Personal information
- Full name: Đorđe Lavrnić
- Born: 6 June 1946 Komić, FPR Yugoslavia
- Died: 27 November 2010 (aged 64) Doboj, Bosnia and Herzegovina
- Nationality: Yugoslav/Serbian
- Height: 1.92 m (6 ft 4 in)
- Playing position: Right back

Senior clubs
- Years: Team
- Slatina
- Krivaja Zavidovići
- Crvenka
- 1975–1978: TuS Derschlag
- VfL Günzburg
- Sloga Doboj

National team
- Years: Team
- Yugoslavia

Medal record
Men's handball
Representing Yugoslavia
Olympic Games
| Gold medal – first place | 1972 Munich | Team |
World Championship
| Bronze medal – third place | 1970 Paris | Team |
| Bronze medal – third place | 1974 East Germany | Team |

= Đorđe Lavrnić =

Yugoslav handball player

Đorđe "Đoko" Lavrnić (Ђорђе Ђоко Лаврнић; 6 June 1946 – 27 November 2010) was a Yugoslav handball player who competed in the 1972 Summer Olympics.

==Club career==
After starting out at Slatina, Lavrnić played for Krivaja Zavidovići and Crvenka, before moving abroad to Germany.
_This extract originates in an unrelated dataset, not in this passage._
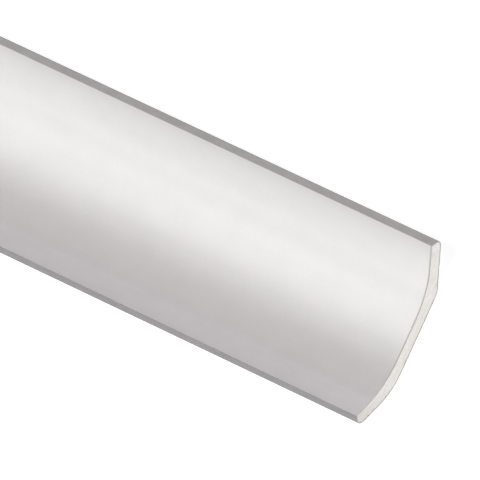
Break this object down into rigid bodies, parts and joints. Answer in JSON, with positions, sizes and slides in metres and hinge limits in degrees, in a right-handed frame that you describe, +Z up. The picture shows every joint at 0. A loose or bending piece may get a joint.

He spent three seasons with TuS Derschlag in the Handball-Bundesliga (1975–1978), finishing as the league's top scorer each year. Later on, Lavrnić would play for VfL Günzburg, before returning to Yugoslavia and joining Sloga Doboj.

==International career==
At international level, Lavrnić competed for Yugoslavia at the 1972 Summer Olympics, winning the gold medal. He also participated in two World Championships (1970 and 1974), bringing home a bronze medal on both occasions.